December 4, 2000
Manganese exposure may speed the emergence of Parkinson's disease symptoms
By Tim Stephens
A new study suggests that too much manganese, an essential element required by the
body in tiny amounts but toxic at elevated levels, may contribute to the early development
of Parkinson's disease symptoms in susceptible people. Recent epidemiological studies
have suggested an association between Parkinson's disease and elevated exposure to
manganese. The new study in animals shows that exposure to low levels of manganese
does not directly contribute to the disease, but affects a different part of the
brain in a way that exacerbates the effects of Parkinson's.
UCSC researchers evaluated the effects of low-level exposure to manganese using rats
with a condition that mimics pre-Parkinsonism, an early stage of the disease in which
no symptoms are apparent. Their findings were published in the current issue of the
scientific journal Neurotoxicology and Teratology.
The study highlights the importance of looking at the effects of toxic substances
on sensitive subsets of the population who may be most vulnerable, said Donald Smith,
an associate professor of environmental toxicology and a coauthor of the paper.
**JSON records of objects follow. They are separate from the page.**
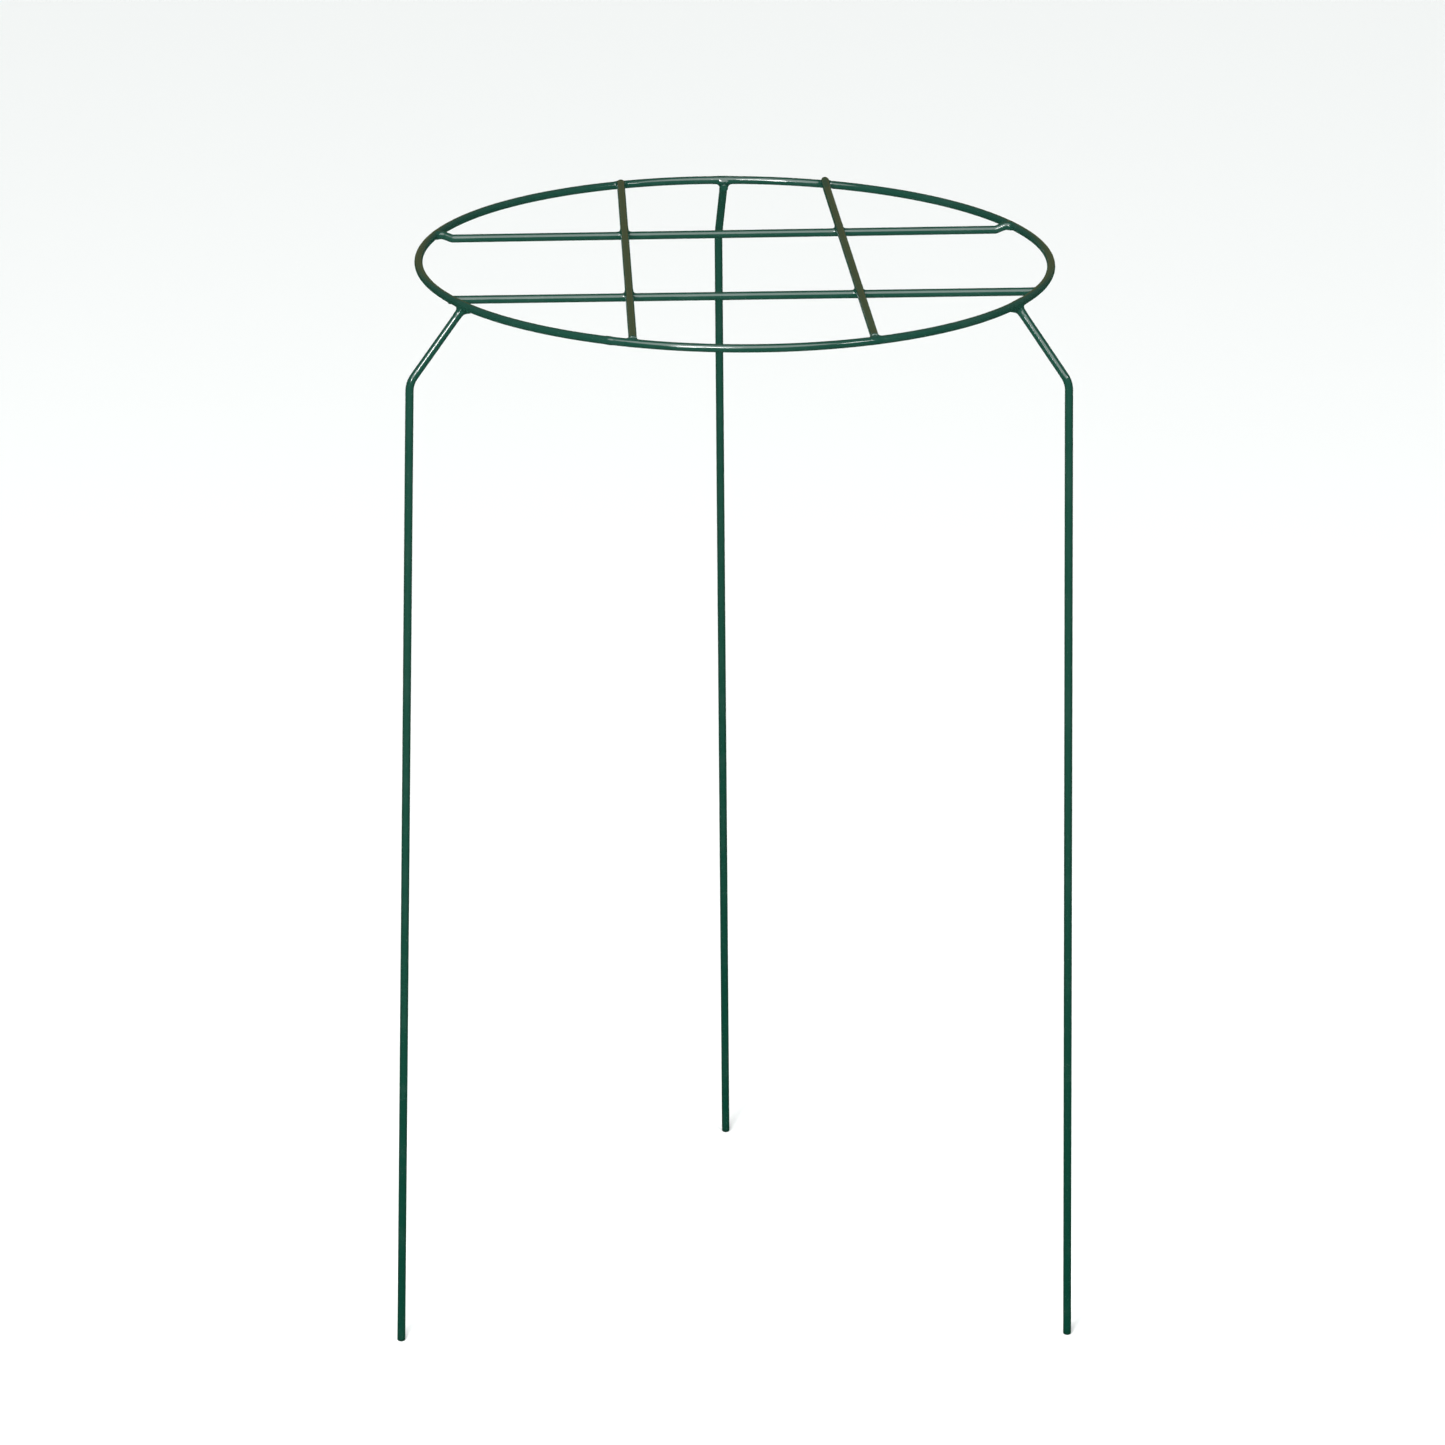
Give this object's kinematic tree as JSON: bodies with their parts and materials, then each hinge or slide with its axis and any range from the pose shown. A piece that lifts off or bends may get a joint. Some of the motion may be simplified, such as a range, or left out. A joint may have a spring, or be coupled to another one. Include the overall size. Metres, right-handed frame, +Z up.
{
  "type": "grow-through plant support",
  "caption": "Round wire hoop with a crossing wire grid, on straight stake legs, all in green plastic-coated steel wire. Holds a plant upright as it grows through.",
  "frame": {"origin": "ground level, in the middle of the bounding box, about 21 mm behind the hoop axis", "axes": "+Z up along the legs, +Y to the rear leg, +X to the right along the two lower grid wires"},
  "size_m": [0.435, 0.4466, 0.6904],
  "materials": {
    "wire_steel": "drawn low-carbon wire",
    "weld_steel": "resistance weld, blued by heat",
    "coat_hoop": "semi-gloss dark green plastic coat",
    "coat_grid": "semi-gloss dark green plastic coat",
    "coat_legs": "semi-gloss dark green plastic coat",
    "coat_webs": "semi-gloss dark green plastic, pooled at the joints"
  },
  "bodies": {
    "root": {"hoop_core": "wire_steel", "hoop_butt_weld": "weld_steel", "hoop_coat": "coat_hoop", "hoop_butt_coat_web": "coat_webs", "cross_wire_rear_core": "wire_steel", "cross_wire_rear_coat": "coat_grid", "cross_wire_front_core": "wire_steel", "cross_wire_front_coat": "coat_grid", "cross_wire_left_core": "wire_steel", "cross_wire_left_coat": "coat_grid", "cross_wire_right_core": "wire_steel", "cross_wire_right_coat": "coat_grid", "leg_left_core": "wire_steel", "leg_left_coat": "coat_legs", "leg_right_core": "wire_steel", "leg_right_coat": "coat_legs", "leg_rear_core": "wire_steel", "leg_rear_coat": "coat_legs", "crossing_welds": "weld_steel", "crossing_coat_webs": "coat_webs", "leg_welds": "weld_steel", "leg_coat_webs": "coat_webs"}
  },
  "joints": []
}
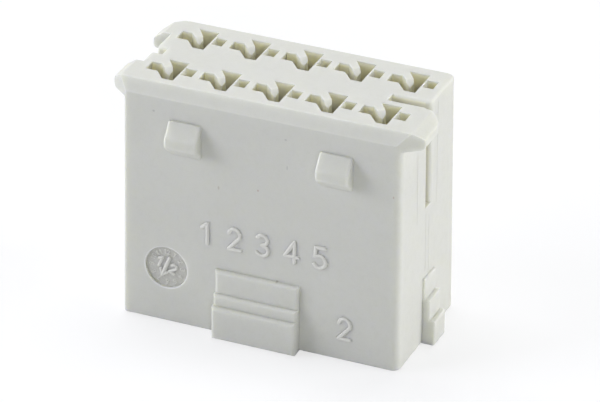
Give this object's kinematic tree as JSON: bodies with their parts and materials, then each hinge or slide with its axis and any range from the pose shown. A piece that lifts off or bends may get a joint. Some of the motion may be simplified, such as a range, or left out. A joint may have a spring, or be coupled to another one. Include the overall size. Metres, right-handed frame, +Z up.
{
  "type": "electrical connector housing",
  "caption": "Rectangular plastic connector housing with two rows of keyed contact cavities, snap noses, a stepped coding tab and rail slots.",
  "frame": {"origin": "centre of the mating foot, at the level of the foot", "axes": "+Z up from the mating foot to the wire-entry face, +X along a row of cavities to the right, -Y out of the face with the date dial and the coding tab"},
  "size_m": [0.0292, 0.0154, 0.0232],
  "materials": {
    "housing": "fine-grained moulded surface of glass-filled polyamide, pale warm grey"
  },
  "bodies": {
    "root": {"housing": "housing"}
  },
  "joints": []
}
"We are concerned about how chronic low-level exposures to toxic substances
may accelerate the emergence of neurodegenerative diseases like Parkinson's,"
Smith said.
The possibility that people in the early stages of Parkinsonism could be especially
sensitive to moderately increased levels of manganese is disturbing for several reasons,
he said. Manganese is ubiquitous in the environment, and its increasing use in industrial
processes may cause some people to take in greater amounts from water, food, and
airborne sources. In addition, increased exposure to airborne manganese could result
from the use of the manganese compound MMT as a gasoline additive. MMT gained approval
for use in the U.S. after its manufacturer, Ethyl Corporation, sued the Environmental
Protection Agency and won. Currently, none of the major oil refineries are using
MMT, but that could change, Smith noted.
"We need better information about the potential risk to sensitive populations
when we make decisions about things like MMT," Smith said.
Parkinson's disease and manganese toxicity seem to affect different parts of the
neurological pathway involved in muscle control, he said. In Parkinson's disease,
loss of brain cells in a region called the substantia nigra results in reduced
production of dopamine, a chemical involved in communication between nerve cells.
The substantia nigra is part of the basal ganglia, the brain region responsible
for fine-muscle control. Other parts of the basal ganglia, including the striatum
and globus plallidus, are the targets of manganese toxicity.
"If two areas in the same pathway are weakened, you get an additive impact,
and that's what we believe occurred in this experiment," Smith said.
In the experiment, rats were treated with a substance toxic to dopamine-producing
nerve cells to induce a pre-Parkinson's condition. The treatment moderately reduced
dopamine levels in the substantia nigra region of the rats' brains, but did not
cause symptoms detectable in a battery of tests. This created a condition of pre-Parkinsonism
mimicking the early neurodegenerative state in the progression of Parkinson's disease.
Treated and untreated rats were then given low doses of manganese.
The manganese had no effect on dopamine levels in the substantia nigra, but caused
significant impairment of neurologic functions. Furthermore, some of the neurologic
effects of manganese were more pronounced in the rats with pre-Parkinsonism.
The toxic effects of manganese have long been known from studies of miners, steelworkers,
and others with high occupational exposures. Chronic overexposure to manganese can
lead to a disease known as manganism with symptoms similar to Parkinson's disease.
But lower doses of manganese that can cause more subtle health effects are not well
known, said Roberto Gwiazda, a research toxicologist and coauthor of the study.
In the new study, rats showed impaired muscle control at manganese doses much lower
than those used in previously published animal studies of manganese toxicity. But
Gwiazda cautioned that the exposure regimen and route (a series of injections) were
not comparable to typical environmental exposures in humans.
Smith and his coworkers are currently conducting follow-up studies to determine the
effects of different doses of manganese and to better understand the mechanisms underlying
those effects. In addition to Smith and Gwiazda, the paper is coauthored by Ryan
Witholt, who worked on the project as a UCSC undergraduate researcher.